- TASK PROMPT: Return all of the entries exactly, with nothing added or left out.
--- Start RECORDS FOR THE EXERCISE ---
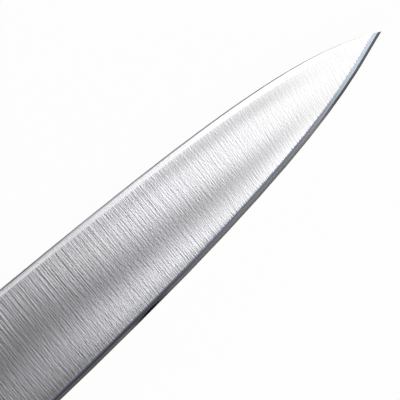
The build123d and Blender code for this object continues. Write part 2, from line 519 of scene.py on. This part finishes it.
@dataclass(frozen=True)
class GroundSteel(BladeSteel):
    """The blade's flanks, ground across from back to edge, with soft bands of painted reflection and shade.
    """

    groove_lean: float = 0.5
    point_lean: float = 10.5
    leaning: Rise = Rise(Measure.FROM_POINT, 38.0, 14.0)
    grooves: tuple[Grooves, ...] = (
        Grooves(length=12.0, seed=3.7, weight=0.22, heel_gain=0.70),
        Grooves(length=2.8, seed=11.3, weight=0.65, upper_gain=-0.20),
        Grooves(length=0.6, seed=23.9, weight=0.42),
        Grooves(length=0.2, seed=31.1, weight=0.32),
    )
    upper: Rise = Rise(Measure.ABOVE_POINT, -4.0, 3.0)
    heel: Rise = Rise(Measure.FROM_POINT, 26.0, 54.0)
    point_contrast: float = 0.18
    contrast_growth: Rise = Rise(Measure.FROM_POINT, 8.0, 62.0, 0.82)
    contrast_limits: tuple[float, float] = (0.25, 1.7)
    painted_dark_band: PaintedDarkBand = PaintedDarkBand()
    rim: PaintedHighlightRim = PaintedHighlightRim()
    edge_fall: EdgeFall = EdgeFall()
    # a painted dark reflection on the shoulder above the bevel
    shoulder_reflection_tint: Colour = (0.20, 0.22, 0.27)
    shoulder_border: tuple[float, float] = (1.17, 0.93)
    shoulder_raggedness: float = 0.11
    shoulder_contrast: float = 0.20
    shoulder_drop: Rise = Rise(Measure.FROM_POINT, 34.0, 12.0, 0.10)
    shoulder_start: Rise = Rise(Measure.FROM_POINT, 0.5, 3.0)

    def marks(self, sh: Shader) -> Value:
        """Lays grinding marks of several lengths over each other, leaning towards the point in front.

        Args:
            sh: The shader to add to.

        Returns:
            How raised the metal is, about from -1 to 1.
        """
        x, y, _ = sh.place()
        rear, front = (math.tan(math.radians(lean)) for lean in (self.groove_lean, self.point_lean))
        across = x - y * (self.leaning.on(sh) * (front - rear) + rear)
        upper, heel = self.upper.on(sh), self.heel.on(sh)
        first, *others = (layer.on(sh, across, y) * layer.weight_at(upper, heel) for layer in self.grooves)
        return sum(others, first)

    def tone(self, sh: Shader, marks: Value) -> Value:
        """Works out the marks' light and dark, weaker towards the point, over the flank's painted bands of
        reflection and shade.

        Args:
            sh: The shader to add to.
            marks: The grinding marks.

        Returns:
            The factor on the tint.
        """
        # the rim is a painted highlight
        rim = self.rim.presence(sh, marks)
        contrast = (self.contrast_growth.on(sh) + self.point_contrast) * self.contrast
        lines = 1.0 + marks * contrast * (1.0 - rim * self.rim.smoothness)
        factor = lines.clamped_to(*self.contrast_limits) * self.rim.light(sh, rim)
        # painted dark band, and the painted fall of light towards the bevel
        factor = factor * self.painted_dark_band.on(sh, marks) * self.edge_fall.on(sh)
        for shade in self.shades:
            factor = factor * shade.on(sh)
        return factor

    def colour(self, sh: Shader, marks: Value) -> bpy.types.NodeSocket:
        """Colours the flank, with a ragged painted dark reflection on the shoulder above the bevel.

        Args:
            sh: The shader to add to.
            marks: The grinding marks.

        Returns:
            The colour's socket.
        """
        border = sh.stored(Measure.FROM_EDGE) + marks * self.shoulder_raggedness + self.shoulder_drop.on(sh)
        shoulder = border.step(*self.shoulder_border) * self.shoulder_start.on(sh)
        dark = sh.shade(self.shoulder_reflection_tint, 1.0 + marks * self.shoulder_contrast)
        return sh.blend(shoulder, super().colour(sh, marks), dark)


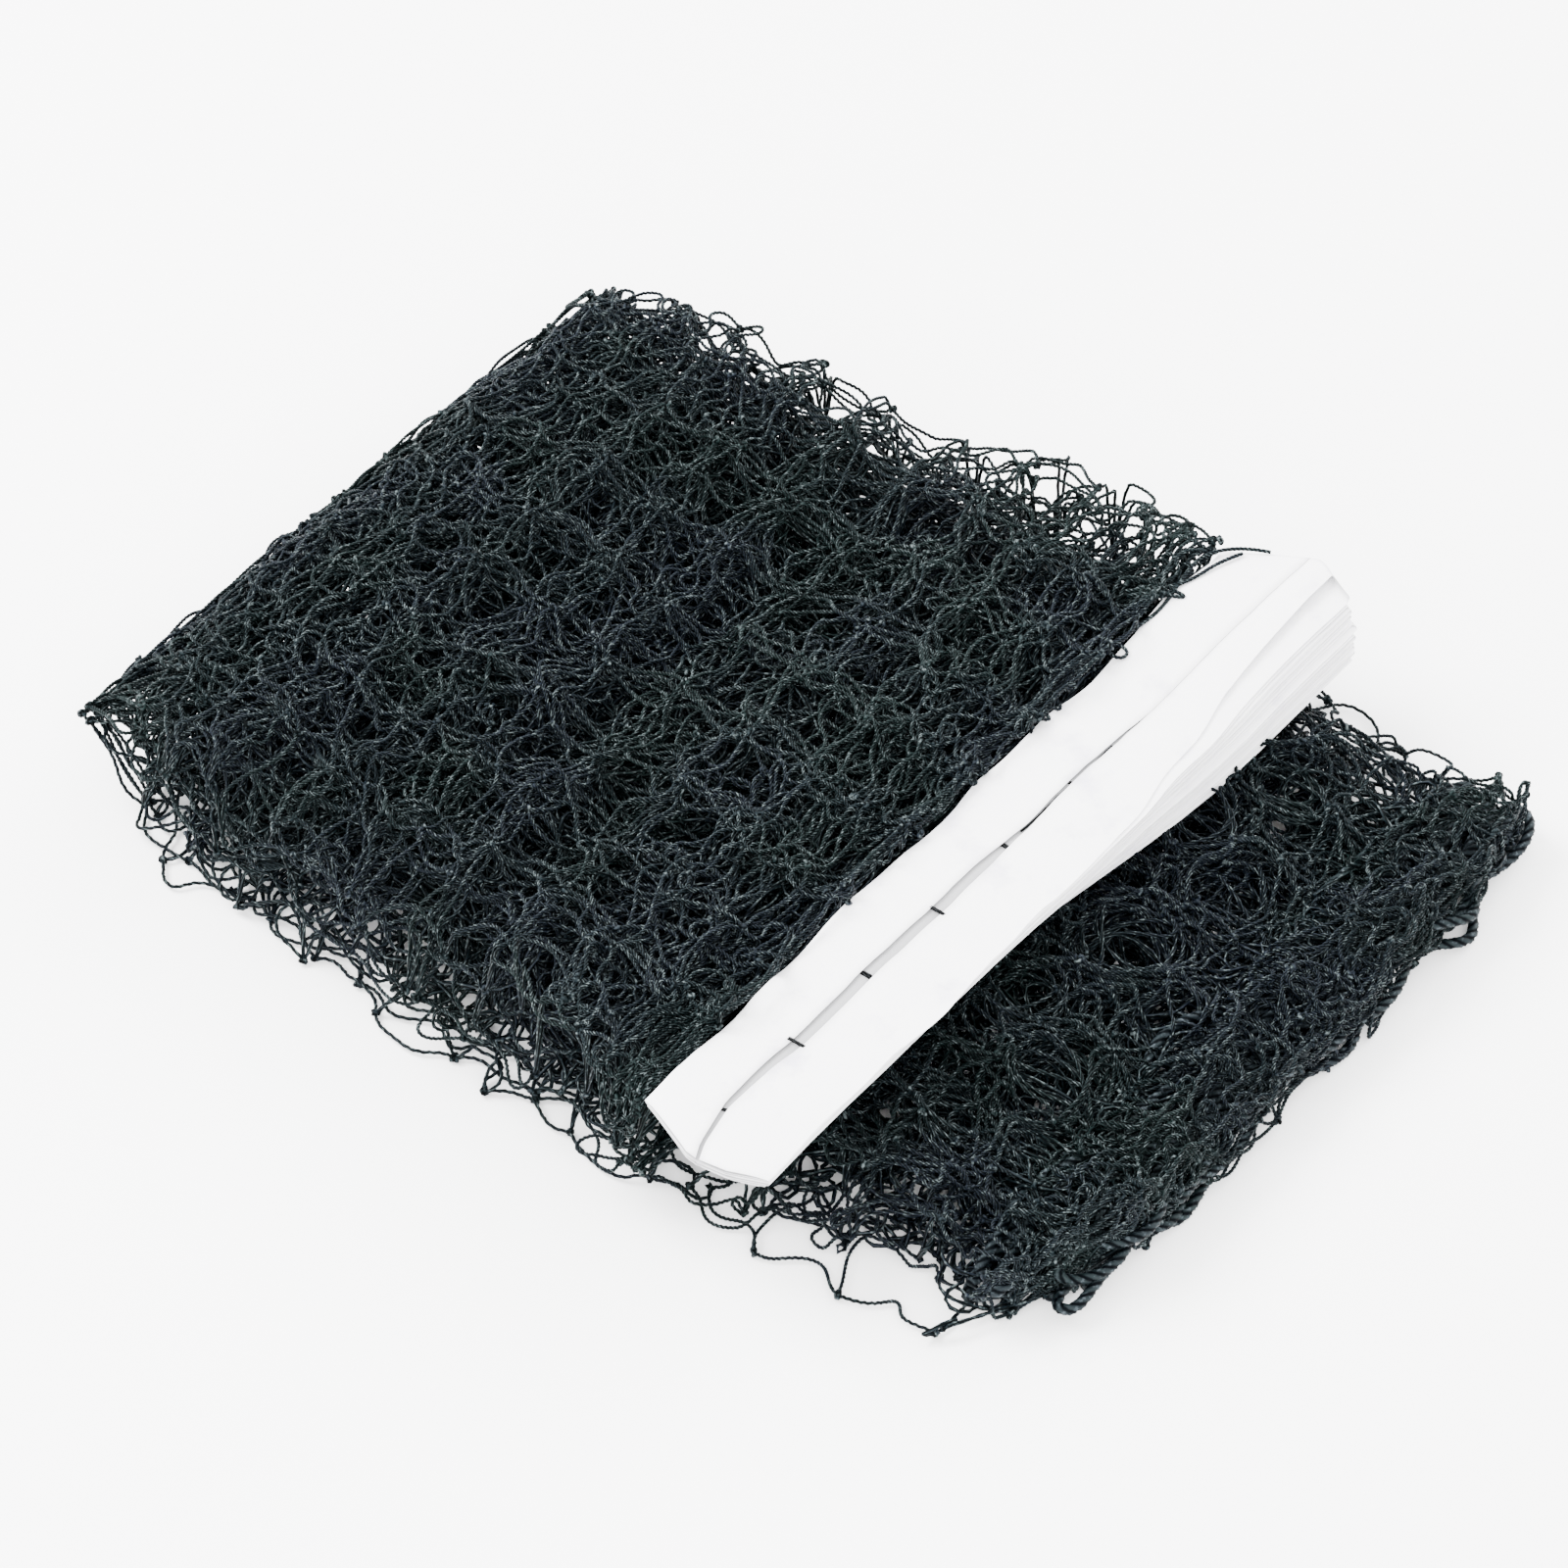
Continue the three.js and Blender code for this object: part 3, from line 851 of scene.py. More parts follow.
def rope_route():
    """The rope's middle line: run after run, with a loop at every turn, and each point's run."""
    points, runs = [], []
    for run in range(LAYERS):
        started = len(points)
        y, z = (float(v) for v in rope_place(np.array(run)))
        forward = run % 2 == 0
        xs = np.arange(-ROPE_HALF_RUN, ROPE_HALF_RUN + 1e-6, ROPE_POINT_STEP)
        for x in xs if forward else xs[::-1]:
            points.append((x, y, z))
        if run == LAYERS - 1:
            break
        next_y, next_z = (float(v) for v in rope_place(np.array(run + 1)))
        side = 1 if forward else -1
        for t in np.linspace(0, math.pi, 11)[1:-1]:
            share = (1 - math.cos(t)) / 2
            reach = ROPE_HALF_RUN + ROPE_LOOP * math.sin(t)
            points.append((side * reach, y + (next_y - y) * share, z + (next_z - z) * share))
        runs += [run] * (len(points) - started)
    runs += [LAYERS - 1] * (len(points) - len(runs))
    return np.array(points), np.array(runs)


# the middle, the reach and the half width of the loops that stand out in front of the bundle
FRONT_LOOPS = [
    (-92 * MM, 14 * MM, 11 * MM),
    (30 * MM, 7 * MM, 16 * MM),
    (118 * MM, 15 * MM, 10 * MM),
]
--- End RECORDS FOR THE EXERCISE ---
- REPLY TO THE EXERCISE:
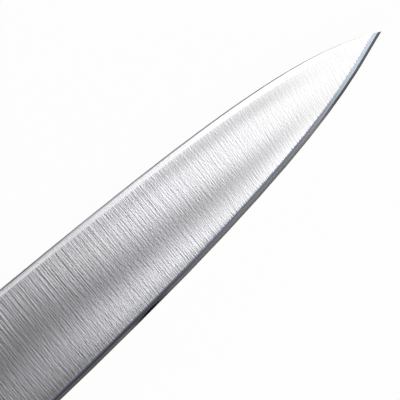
The build123d and Blender code for this object continues. Write part 2, from line 519 of scene.py on. This part finishes it.
@dataclass(frozen=True)
class GroundSteel(BladeSteel):
    """The blade's flanks, ground across from back to edge, with soft bands of painted reflection and shade.
    """

    groove_lean: float = 0.5
    point_lean: float = 10.5
    leaning: Rise = Rise(Measure.FROM_POINT, 38.0, 14.0)
    grooves: tuple[Grooves, ...] = (
        Grooves(length=12.0, seed=3.7, weight=0.22, heel_gain=0.70),
        Grooves(length=2.8, seed=11.3, weight=0.65, upper_gain=-0.20),
        Grooves(length=0.6, seed=23.9, weight=0.42),
        Grooves(length=0.2, seed=31.1, weight=0.32),
    )
    upper: Rise = Rise(Measure.ABOVE_POINT, -4.0, 3.0)
    heel: Rise = Rise(Measure.FROM_POINT, 26.0, 54.0)
    point_contrast: float = 0.18
    contrast_growth: Rise = Rise(Measure.FROM_POINT, 8.0, 62.0, 0.82)
    contrast_limits: tuple[float, float] = (0.25, 1.7)
    painted_dark_band: PaintedDarkBand = PaintedDarkBand()
    rim: PaintedHighlightRim = PaintedHighlightRim()
    edge_fall: EdgeFall = EdgeFall()
    # a painted dark reflection on the shoulder above the bevel
    shoulder_reflection_tint: Colour = (0.20, 0.22, 0.27)
    shoulder_border: tuple[float, float] = (1.17, 0.93)
    shoulder_raggedness: float = 0.11
    shoulder_contrast: float = 0.20
    shoulder_drop: Rise = Rise(Measure.FROM_POINT, 34.0, 12.0, 0.10)
    shoulder_start: Rise = Rise(Measure.FROM_POINT, 0.5, 3.0)

    def marks(self, sh: Shader) -> Value:
        """Lays grinding marks of several lengths over each other, leaning towards the point in front.

        Args:
            sh: The shader to add to.

        Returns:
            How raised the metal is, about from -1 to 1.
        """
        x, y, _ = sh.place()
        rear, front = (math.tan(math.radians(lean)) for lean in (self.groove_lean, self.point_lean))
        across = x - y * (self.leaning.on(sh) * (front - rear) + rear)
        upper, heel = self.upper.on(sh), self.heel.on(sh)
        first, *others = (layer.on(sh, across, y) * layer.weight_at(upper, heel) for layer in self.grooves)
        return sum(others, first)

    def tone(self, sh: Shader, marks: Value) -> Value:
        """Works out the marks' light and dark, weaker towards the point, over the flank's painted bands of
        reflection and shade.

        Args:
            sh: The shader to add to.
            marks: The grinding marks.

        Returns:
            The factor on the tint.
        """
        # the rim is a painted highlight
        rim = self.rim.presence(sh, marks)
        contrast = (self.contrast_growth.on(sh) + self.point_contrast) * self.contrast
        lines = 1.0 + marks * contrast * (1.0 - rim * self.rim.smoothness)
        factor = lines.clamped_to(*self.contrast_limits) * self.rim.light(sh, rim)
        # painted dark band, and the painted fall of light towards the bevel
        factor = factor * self.painted_dark_band.on(sh, marks) * self.edge_fall.on(sh)
        for shade in self.shades:
            factor = factor * shade.on(sh)
        return factor

    def colour(self, sh: Shader, marks: Value) -> bpy.types.NodeSocket:
        """Colours the flank, with a ragged painted dark reflection on the shoulder above the bevel.

        Args:
            sh: The shader to add to.
            marks: The grinding marks.

        Returns:
            The colour's socket.
        """
        border = sh.stored(Measure.FROM_EDGE) + marks * self.shoulder_raggedness + self.shoulder_drop.on(sh)
        shoulder = border.step(*self.shoulder_border) * self.shoulder_start.on(sh)
        dark = sh.shade(self.shoulder_reflection_tint, 1.0 + marks * self.shoulder_contrast)
        return sh.blend(shoulder, super().colour(sh, marks), dark)


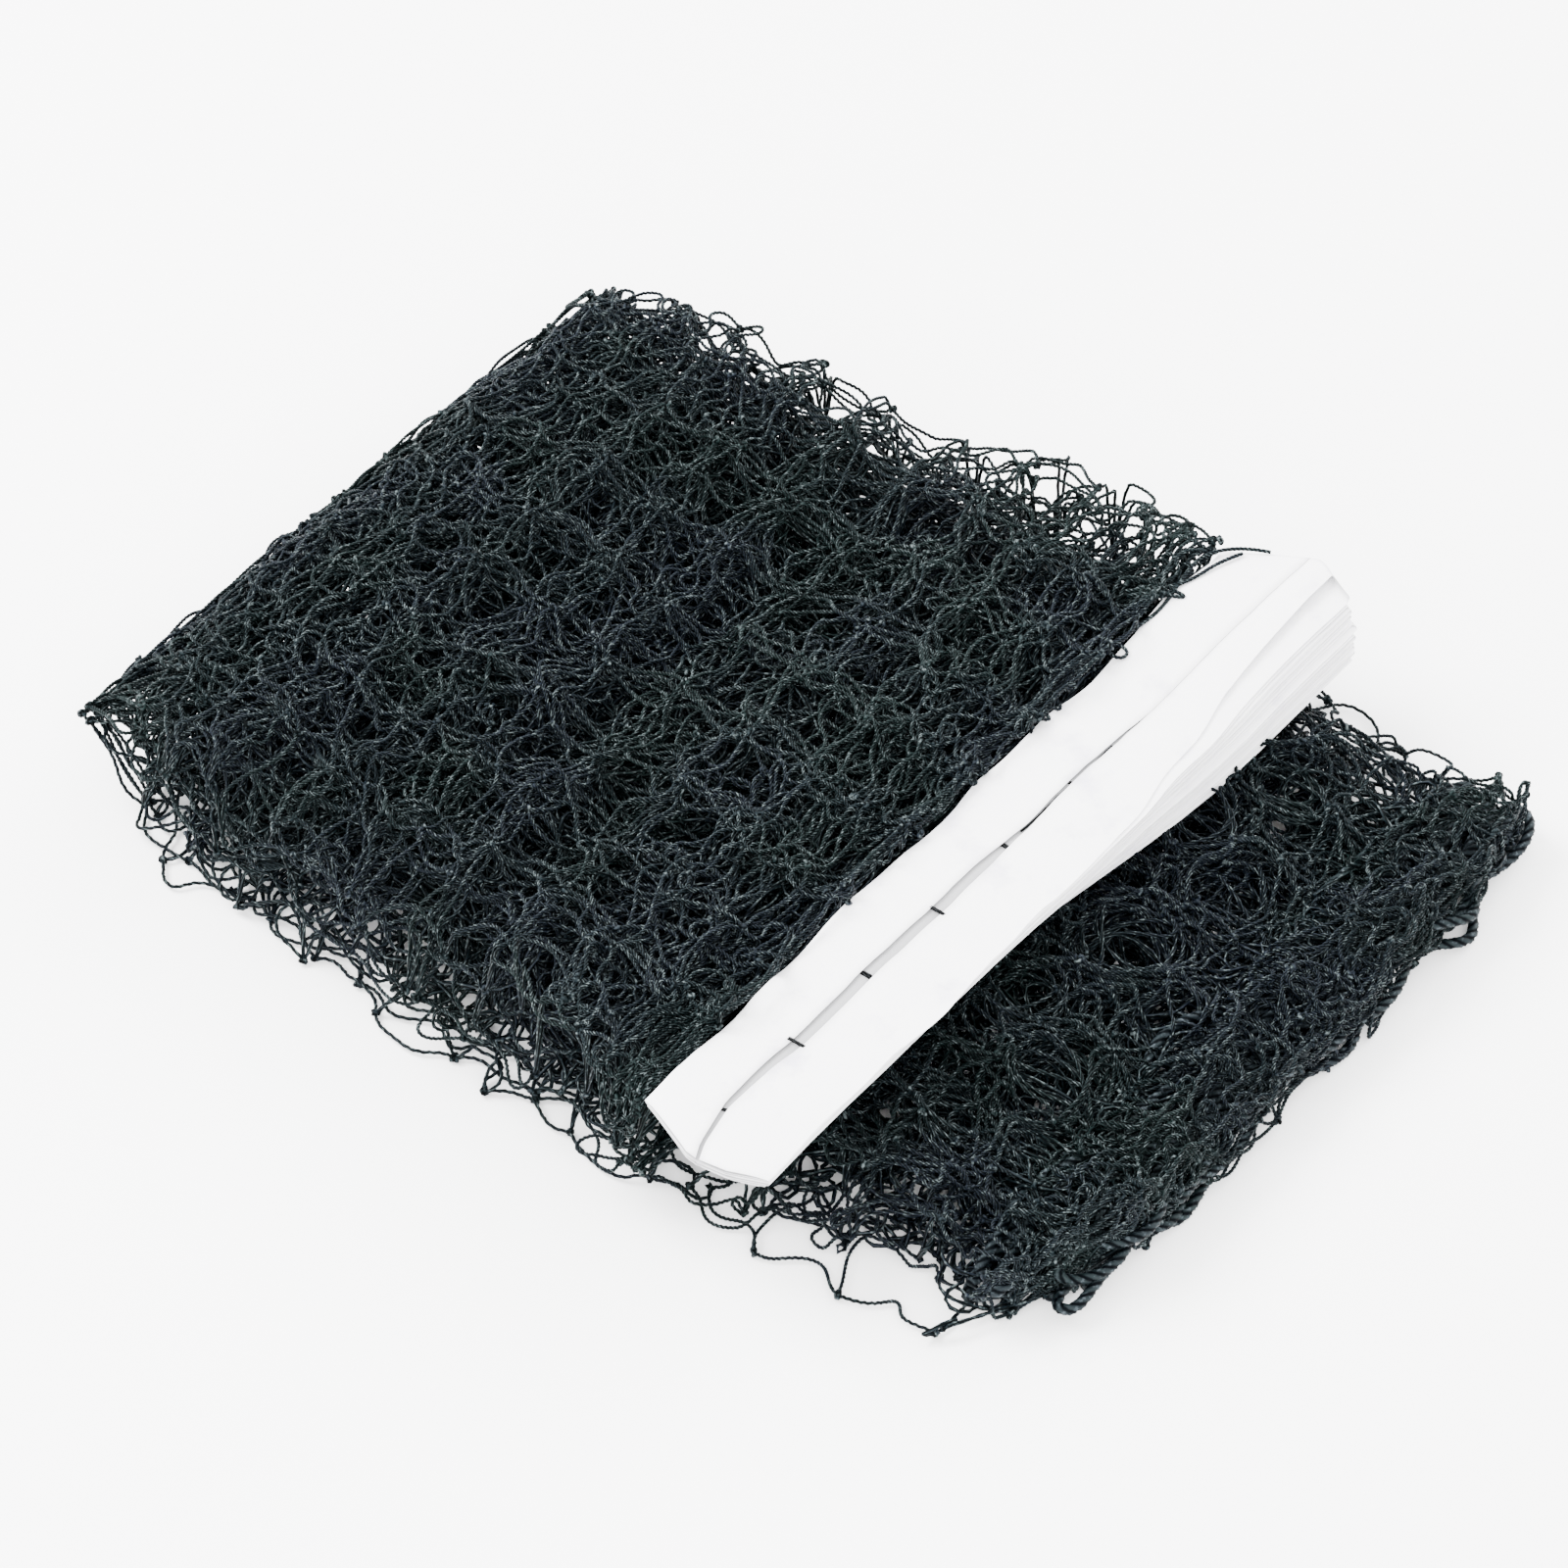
Continue the three.js and Blender code for this object: part 3, from line 851 of scene.py. More parts follow.
def rope_route():
    """The rope's middle line: run after run, with a loop at every turn, and each point's run."""
    points, runs = [], []
    for run in range(LAYERS):
        started = len(points)
        y, z = (float(v) for v in rope_place(np.array(run)))
        forward = run % 2 == 0
        xs = np.arange(-ROPE_HALF_RUN, ROPE_HALF_RUN + 1e-6, ROPE_POINT_STEP)
        for x in xs if forward else xs[::-1]:
            points.append((x, y, z))
        if run == LAYERS - 1:
            break
        next_y, next_z = (float(v) for v in rope_place(np.array(run + 1)))
        side = 1 if forward else -1
        for t in np.linspace(0, math.pi, 11)[1:-1]:
            share = (1 - math.cos(t)) / 2
            reach = ROPE_HALF_RUN + ROPE_LOOP * math.sin(t)
            points.append((side * reach, y + (next_y - y) * share, z + (next_z - z) * share))
        runs += [run] * (len(points) - started)
    runs += [LAYERS - 1] * (len(points) - len(runs))
    return np.array(points), np.array(runs)


# the middle, the reach and the half width of the loops that stand out in front of the bundle
FRONT_LOOPS = [
    (-92 * MM, 14 * MM, 11 * MM),
    (30 * MM, 7 * MM, 16 * MM),
    (118 * MM, 15 * MM, 10 * MM),
]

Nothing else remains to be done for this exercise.